Stated problem =>
Copy out each line of the material below with no changes.

Dataset extract =>
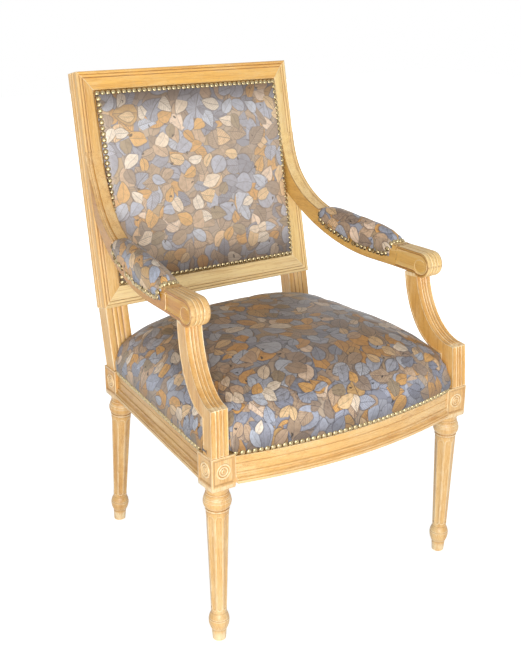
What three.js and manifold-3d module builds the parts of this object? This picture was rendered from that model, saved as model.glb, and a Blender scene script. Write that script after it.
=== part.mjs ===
// An open-arm upholstered chair with a square back, a moulded oak frame and turned, fluted legs.
// Millimetres, +Z up. The chair faces -Y, and +X is at the right of someone who looks at its front.
// Heights are measured from the floor, and depths from the front face of the front corner blocks.

import * as THREE from "three";
import { mergeVertices } from "three/addons/utils/BufferGeometryUtils.js";
import Module from "manifold-3d";

const wasm = await Module();
wasm.setup();

// Clearances and cutting overrun
const jointGap = 0.3;
const cutOverrun = 6;
const mergeDistance = 0.0005;

// Seat frame plan: the outer faces of the four corner blocks
const frontWidth = 578.5;
const rearWidth = 502.5;
const frameDepth = 489;

// Corner blocks and their sunk rosette panels
const blockSide = 47.5;
const blockTop = 370.5;
const blockHeight = 54.5;
const panelWidth = 34;
const panelHeight = 39;
const panelSink = 2.6;
const rosetteDiameter = 29;
const rosetteRelief = 2.3;
const blockTaperHeight = 8;
const blockTaperSide = 38;

// Turned legs
const turnedSides = 18;
const neckDiameter = 39;
const bulbDiameter = 51.5;
const bulbHeight = 36;
const shaftTopDiameter = 40;
const shaftFootDiameter = 28;
const fluteCount = 8;
const fluteDepth = 2.2;
const fluteEndMargin = 9;
const fluteRunOut = 5;
const footBulbDiameter = 37.5;
const footBulbHeight = 39;
const pegDiameter = 27;
const pegTipDiameter = 24;
const pegHeight = 18;
const rearFootSetBack = 40;

// Seat rails
const railTop = 365;
const railHeight = 48.5;
const railThickness = 28;
const railBaseProjection = 8.5;
const railMouldingHeight = 18.5;
const railGrooveDrop = 14;
const railGrooveSize = 1.3;
const tackingRise = 11;
const tackingLedge = 7;
const frontRailBow = 30;
const frontRailSetback = 2;
const sideRailFrontSetback = 9.75;
const sideRailRearSetback = 6.25;
const rearRailSetback = 3;
const railTenonLength = 16;
const railTenonHeight = 26;
const railTenonThickness = 10;
const railTenonSetIn = 15;

// Back frame, in its own raked plane
const backRakeDegrees = 11.35;
const backPivotSetIn = 19.8;
const backPivotHeight = 496.2;
const backHeight = 463;
const backThickness = 40;
const backTopWidth = 489;
const openingWidth = 425.5;
const crestHeight = 37;
const lowerRailHeight = 41;
const frameMouldingWidth = 14;
const frameMouldingDepth = 3;
const rebateWidth = 14;
const rebateDepth = 8;
const rearRebateDepth = 3;
const sideReedDepth = 1.6;
const frameTenonLength = 20;
const frameTenonHeight = 24;
const frameTenonThickness = 12;

// Posts between the rear blocks and the back frame
const postWidth = 49;
const postOuterSetback = 3;
const postFrontSetback = 4.5;
const reedDepth = 2;

// Arms
const armWidth = 35;
const armRootTop = 800;
const armRootBottom = 674;
const armUnderside = 578;
const armRiseSetback = 229.2;
const armFrontCentre = 260;
const armRearCentre = 230.6;
const armRootWidth = 34;
const armDepthBehindPad = 41;
const scrollRadius = 25;
const scrollDrop = 6;
const scrollCentreDepth = 99;
const scrollWidth = 38;
const scrollEyeDiameter = 19;
const scrollEyeProud = 1;
const scrollSteps = 6;
const armTenonLength = 20;
const armTenonHeight = 50;
const armTenonThickness = 12;

// Arm pads
const padFrontSetback = 82;
const padRearSetback = 66.2;
const padSeatHeight = 34;
const padSkirtHeight = 14;
const padSkirtThickness = 2.6;
const padCrown = 77;
const padBulge = 1.8;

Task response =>
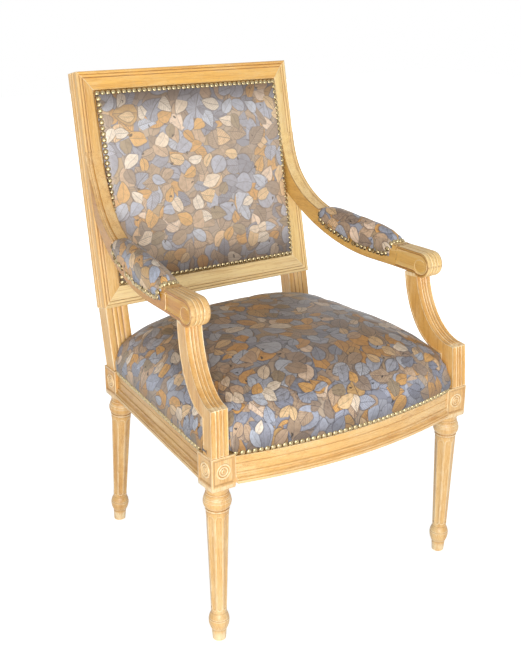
What three.js and manifold-3d module builds the parts of this object? This picture was rendered from that model, saved as model.glb, and a Blender scene script. Write that script after it.
=== part.mjs ===
// An open-arm upholstered chair with a square back, a moulded oak frame and turned, fluted legs.
// Millimetres, +Z up. The chair faces -Y, and +X is at the right of someone who looks at its front.
// Heights are measured from the floor, and depths from the front face of the front corner blocks.

import * as THREE from "three";
import { mergeVertices } from "three/addons/utils/BufferGeometryUtils.js";
import Module from "manifold-3d";

const wasm = await Module();
wasm.setup();

// Clearances and cutting overrun
const jointGap = 0.3;
const cutOverrun = 6;
const mergeDistance = 0.0005;

// Seat frame plan: the outer faces of the four corner blocks
const frontWidth = 578.5;
const rearWidth = 502.5;
const frameDepth = 489;

// Corner blocks and their sunk rosette panels
const blockSide = 47.5;
const blockTop = 370.5;
const blockHeight = 54.5;
const panelWidth = 34;
const panelHeight = 39;
const panelSink = 2.6;
const rosetteDiameter = 29;
const rosetteRelief = 2.3;
const blockTaperHeight = 8;
const blockTaperSide = 38;

// Turned legs
const turnedSides = 18;
const neckDiameter = 39;
const bulbDiameter = 51.5;
const bulbHeight = 36;
const shaftTopDiameter = 40;
const shaftFootDiameter = 28;
const fluteCount = 8;
const fluteDepth = 2.2;
const fluteEndMargin = 9;
const fluteRunOut = 5;
const footBulbDiameter = 37.5;
const footBulbHeight = 39;
const pegDiameter = 27;
const pegTipDiameter = 24;
const pegHeight = 18;
const rearFootSetBack = 40;

// Seat rails
const railTop = 365;
const railHeight = 48.5;
const railThickness = 28;
const railBaseProjection = 8.5;
const railMouldingHeight = 18.5;
const railGrooveDrop = 14;
const railGrooveSize = 1.3;
const tackingRise = 11;
const tackingLedge = 7;
const frontRailBow = 30;
const frontRailSetback = 2;
const sideRailFrontSetback = 9.75;
const sideRailRearSetback = 6.25;
const rearRailSetback = 3;
const railTenonLength = 16;
const railTenonHeight = 26;
const railTenonThickness = 10;
const railTenonSetIn = 15;

// Back frame, in its own raked plane
const backRakeDegrees = 11.35;
const backPivotSetIn = 19.8;
const backPivotHeight = 496.2;
const backHeight = 463;
const backThickness = 40;
const backTopWidth = 489;
const openingWidth = 425.5;
const crestHeight = 37;
const lowerRailHeight = 41;
const frameMouldingWidth = 14;
const frameMouldingDepth = 3;
const rebateWidth = 14;
const rebateDepth = 8;
const rearRebateDepth = 3;
const sideReedDepth = 1.6;
const frameTenonLength = 20;
const frameTenonHeight = 24;
const frameTenonThickness = 12;

// Posts between the rear blocks and the back frame
const postWidth = 49;
const postOuterSetback = 3;
const postFrontSetback = 4.5;
const reedDepth = 2;

// Arms
const armWidth = 35;
const armRootTop = 800;
const armRootBottom = 674;
const armUnderside = 578;
const armRiseSetback = 229.2;
const armFrontCentre = 260;
const armRearCentre = 230.6;
const armRootWidth = 34;
const armDepthBehindPad = 41;
const scrollRadius = 25;
const scrollDrop = 6;
const scrollCentreDepth = 99;
const scrollWidth = 38;
const scrollEyeDiameter = 19;
const scrollEyeProud = 1;
const scrollSteps = 6;
const armTenonLength = 20;
const armTenonHeight = 50;
const armTenonThickness = 12;

// Arm pads
const padFrontSetback = 82;
const padRearSetback = 66.2;
const padSeatHeight = 34;
const padSkirtHeight = 14;
const padSkirtThickness = 2.6;
const padCrown = 77;
const padBulge = 1.8;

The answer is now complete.